Sabre’s international Book Donation Program has continued to expand in size and scope. The book program owes much of its success in 2000 to growing cooperation with established partner organizations, such as the record six shipments sent to Ghanaian partner the Ghana Book Trust, as well as the addition of new partners such as the Austria-based World University Service for programs in Bosnia & Herzegovina and Kosovo. Recent highlights on the book front include:

The first Sabre shipments of Africana: The Encyclopedia of the African and African American Experience. Africana, the first encyclopedia to cover the entire history of Africans and the world-wide African Diaspora, was inspired by the dream of the late W.E.B. Du Bois and edited by Harvard Professors Henry Louis Gates, Jr. and Kwame Anthony Appiah.

With the help of a generous donation from Citigroup to Africana.com, a web site founded by the editors of Africana, 1,000 copies of the encyclopedia, with a retail value of $100,000, have been made available for distribution by Sabre on the African continent. The first such shipments left Sabre’s warehouse in September and October bound for Liberia and Ghana, respectively. A third shipment is planned by year’s end for distribution in South Africa.

Sabre’s collaborator on this project, Minneapolis-based Books for Africa, is distributing a separate allotment of Africana in additional African countries.
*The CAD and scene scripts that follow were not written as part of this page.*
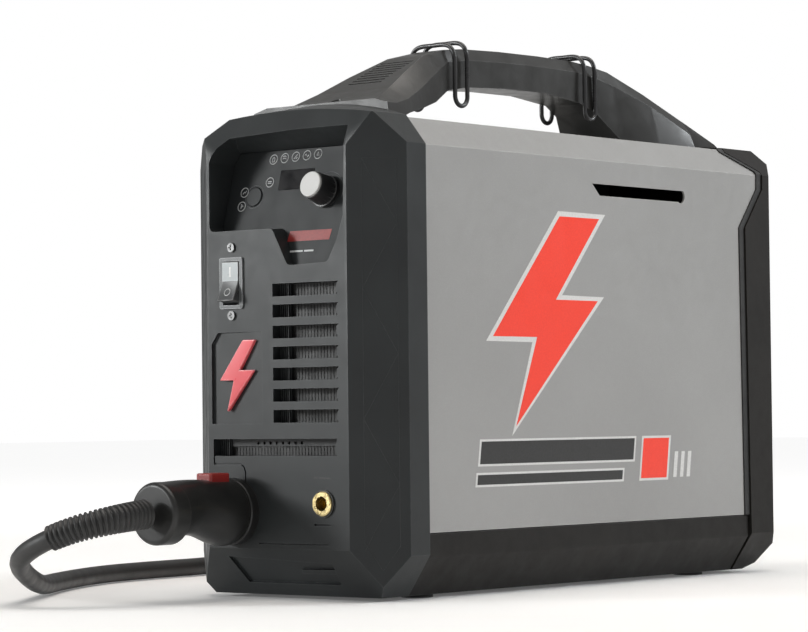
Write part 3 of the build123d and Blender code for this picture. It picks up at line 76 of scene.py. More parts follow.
class Shader:
    """Builds one node material step by step."""

    def __init__(self, name):
        self.material = bpy.data.materials.new(name)
        self.material.use_nodes = True
        self.tree = self.material.node_tree
        self.surface = self.tree.nodes["Principled BSDF"]
        self.place = self.tree.nodes.new("ShaderNodeTexCoord")

    def link(self, source, target):
        self.tree.links.new(source, target)

    def node(self, kind, **values):
        made = self.tree.nodes.new(kind)
        for key, value in values.items():
            setattr(made, key, value)
        return made

    def noise(self, scale, detail, stretch=None):
        made = self.node("ShaderNodeTexNoise")
        made.inputs["Scale"].default_value = scale
        made.inputs["Detail"].default_value = detail
        made.inputs["Roughness"].default_value = 0.55
        source = self.place.outputs["Object"]
        if stretch:
            mapping = self.node("ShaderNodeMapping")
            mapping.inputs["Scale"].default_value = stretch
            self.link(source, mapping.inputs["Vector"])
            source = mapping.outputs["Vector"]
        self.link(source, made.inputs["Vector"])
        return made.outputs["Fac"]

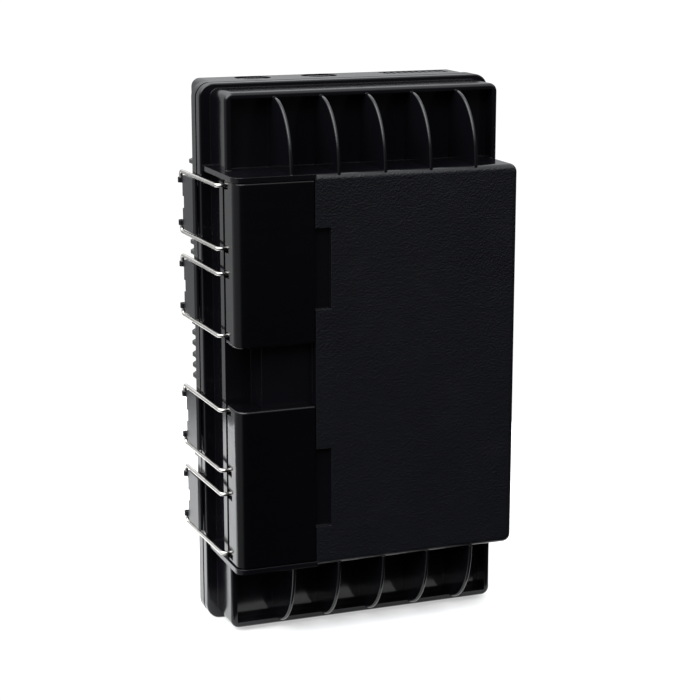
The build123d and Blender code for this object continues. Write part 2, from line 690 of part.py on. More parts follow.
def splice_tray(y, name):
    """A shallow tray that swings on its own pin, with two rounds for spare fibre."""
    left = TRAY_PIN_X - TRAY_W - 8
    right = TRAY_PIN_X - 5
    back = y + TRAY_T / 2
    with BuildPart() as tray:
        with BuildSketch(facing_front(back)):
            with Locations(((left + right) / 2, MID_Z)):
                RectangleRounded(right - left, TRAY_TOP - TRAY_BOTTOM, 14)
        extrude(amount=TRAY_T)
        with BuildSketch(facing_front(back - 1.6)):
            with Locations(((left + right) / 2, MID_Z)):
                RectangleRounded(right - left - 4, TRAY_TOP - TRAY_BOTTOM - 4, 12)
        extrude(amount=TRAY_T, mode=Mode.SUBTRACT)
        with BuildSketch(facing_front(back - 1)):
            with Locations(((left + right) / 2, MID_Z)):
                with GridLocations(0, 104, 1, 2):
                    Circle(28)
                    Circle(26.4, mode=Mode.SUBTRACT)
        extrude(amount=6)
        for z in (TRAY_BOTTOM + 22, TRAY_TOP - 22):
            with BuildSketch(Plane.XY.offset(z - 10)):
                with Locations((TRAY_PIN_X, y)):
                    Circle(TRAY_PIN_R + 1.9)
                with Locations((TRAY_PIN_X - 3.6, y + 1.5)):
                    Rectangle(7.2, 3)
                with Locations((TRAY_PIN_X, y)):
                    Circle(TRAY_PIN_R + FIT, mode=Mode.SUBTRACT)
            extrude(amount=20)
    save(tray.part, name)


def splice_holder(y, name):
    """Comb block in the middle of a tray that grips the splice sleeves."""
    middle = TRAY_PIN_X - 7 - TRAY_W / 2
    back = y + TRAY_T / 2 - 1.6
    with BuildPart() as holder:
        block((middle - 24, middle + 24), (back - 1.2, back), (MID_Z - 18, MID_Z + 18))
        for step in range(7):
            x = middle - 22.4 + 7 * step
            block((x, x + 1.8), (back - 5, back - 1), (MID_Z - 18, MID_Z + 18))
    save(holder.part, name)


for number, y in enumerate(TRAY_YS, 1):
    splice_tray(y, f"splice_tray_{number}")
    splice_holder(y, f"splice_holder_{number}")

with BuildPart() as tray_lid:
    left, right = TRAY_PIN_X - TRAY_W - 8, TRAY_PIN_X - 7
    with BuildSketch(facing_front(TRAY_YS[-1] - TRAY_T / 2)):
        with Locations(((left + right) / 2, MID_Z)):
            RectangleRounded(right - left - 1, TRAY_TOP - TRAY_BOTTOM - 2, 13)
    extrude(amount=1.5)
save(tray_lid.part, "tray_lid")

# --- Adapter panel ------------------------------------------------------------------------
ADAPTER_Y = PLATE_Y - 17
ADAPTER_X = [(step - (ADAPTERS - 1) / 2) * ADAPTER_PITCH for step in range(ADAPTERS)]
PANEL_HALF = ADAPTERS * ADAPTER_PITCH / 2 + 6
with BuildPart() as adapter_panel:
    block((-PANEL_HALF, PANEL_HALF), (PLATE_Y - 30, PLATE_Y), (ADAPTER_Z, ADAPTER_Z + 1.6))
    block((-PANEL_HALF, PANEL_HALF), (PLATE_Y - 1.6, PLATE_Y), (ADAPTER_Z - 18, ADAPTER_Z + 1))
    with BuildSketch(Plane.XY.offset(ADAPTER_Z)):
        with Locations(*[(x, ADAPTER_Y) for x in ADAPTER_X]):
            Rectangle(9.2, 13.2)
    extrude(amount=1.6, mode=Mode.SUBTRACT)
save(adapter_panel.part, "adapter_panel")

with BuildPart() as adapters:
    for x in ADAPTER_X:
        block((x - 4.5, x + 4.5), (ADAPTER_Y - 6.5, ADAPTER_Y + 6.5), (ADAPTER_Z - 13, ADAPTER_Z + 14))
        collar = (ADAPTER_Z + 1.7, ADAPTER_Z + 3.2)
        block((x - 5.5, x + 5.5), (ADAPTER_Y - 8.5, ADAPTER_Y + 8.5), collar)
    with BuildSketch(Plane.XY.offset(ADAPTER_Z - 13)):
        with Locations(*[(x, ADAPTER_Y) for x in ADAPTER_X]):
            Rectangle(7, 9)
    extrude(amount=10, mode=Mode.SUBTRACT)
save(adapters.part, "fibre_adapters")

with BuildPart() as dust_caps:
    for x in ADAPTER_X:
        block((x - 3.4, x + 3.4), (ADAPTER_Y - 4.4, ADAPTER_Y + 4.4), (ADAPTER_Z - 22, ADAPTER_Z - 3.1))
save(dust_caps.part, "adapter_dust_caps")
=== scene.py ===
"""Cable splice enclosure: finishes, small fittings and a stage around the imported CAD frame.

All lengths are metres. +Z runs up the long side, the cover faces -Y and the latches are on -X.
"""

import math

import bmesh
import bpy
from mathutils import Matrix, Vector


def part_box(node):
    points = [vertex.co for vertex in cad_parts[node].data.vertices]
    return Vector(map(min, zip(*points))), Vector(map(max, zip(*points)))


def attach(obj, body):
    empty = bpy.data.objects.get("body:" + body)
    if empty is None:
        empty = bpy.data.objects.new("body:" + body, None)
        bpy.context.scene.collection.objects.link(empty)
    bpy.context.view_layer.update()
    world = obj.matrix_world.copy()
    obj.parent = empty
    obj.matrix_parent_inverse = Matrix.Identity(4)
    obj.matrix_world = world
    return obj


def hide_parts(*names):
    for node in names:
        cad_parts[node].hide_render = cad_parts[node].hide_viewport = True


bl_info = {
    "name": "Splice enclosure",
    "version": (1, 0, 0),
    "blender": (4, 5, 0),
    "location": "3D View > Sidebar > Enclosure",
    "description": "Finishes, fittings and stage for a two-shell cable splice enclosure",
    "category": "Object",
}

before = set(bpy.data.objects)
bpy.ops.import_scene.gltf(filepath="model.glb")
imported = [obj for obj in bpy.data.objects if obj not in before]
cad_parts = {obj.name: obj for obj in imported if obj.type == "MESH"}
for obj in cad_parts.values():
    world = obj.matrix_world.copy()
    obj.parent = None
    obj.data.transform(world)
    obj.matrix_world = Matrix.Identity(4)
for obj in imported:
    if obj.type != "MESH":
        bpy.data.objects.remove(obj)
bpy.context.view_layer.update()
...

Continued cooperation with Peace Corps. The formal cooperative agreement Sabre signed with Peace Corps at the end of 1998 has resulted in more than a dozen shipments of books and other educational materials to Peace Corps volunteer sites on four continents. In 2000, Sabre has so far shipped containers destined for Peace Corps projects in Paraguay, Romania, Slovakia and Tanzania. Shipments to Bolivia and the Kyrgyz Republic are scheduled before year’s end. These will bring Sabre’s total Peace Corps shipments in the two years of the agreement to close to 150,000 volumes.
Peace Corps volunteer Kwome Makini and students at the site of a future library in Asuncion, Paraguay, August 2000  

Books for Tibetan refugee schools. Sabre is readying a 20-foot sea container of new books and other educational materials for Tibetan refugee schools in India. Sabre anticipates shipping in excess of 10,000 volumes to be distributed among as many as 24 institutions. The shipment will contain K-12 level materials in a range of subjects, specifically chosen from Sabre’s inventory by Sabre’s partner organization, the non-profit Tibetan Children’s Villages (TCV). TCV, a charitable institution for the care of orphaned and destitute Tibetan children directed by Jetsun Pema, younger sister of the Dalai Lama, will distribute the Sabre materials to its residential and day schools and to other sister schools. This will be Sabre’s fourth such shipment dedicated to Tibetan refugee schools.

Tenth year of programs in Croatia and Ukraine. This year marks the tenth year of operations for Sabre-Svitlo and Sabre-Zagreb, two of Sabre’s most successful partner organizations. In Croatia, Sabre-Zagreb is readying plans for targeted book donations to the following institutions, the first four of which were severely damaged by war: Law Faculty, University of Osijek; Zadar Public Library; Inter-University Center, Dubrovnik; City Hospital in Vukovar; and Library of the American and Croatian Friendship Society.

In Ukraine, Sabre-Svitlo has been recognized for its important work to increase open access to information with a generous grant from the Soros-funded International Renaissance Foundation. The $50,000 grant supports the selection and targeted distribution of scholarly literature in the humanities and social sciences.

A new project for Cuba. Sabre has begun sending less-than-container book shipments, of small quantities per title, to individuals in many parts of Cuba. Titles have been shipped on a wide variety of subjects, from medicine and social sciences to literature and children’s texts. Sabre hopes to continue this assistance to the Cuban people in 2001.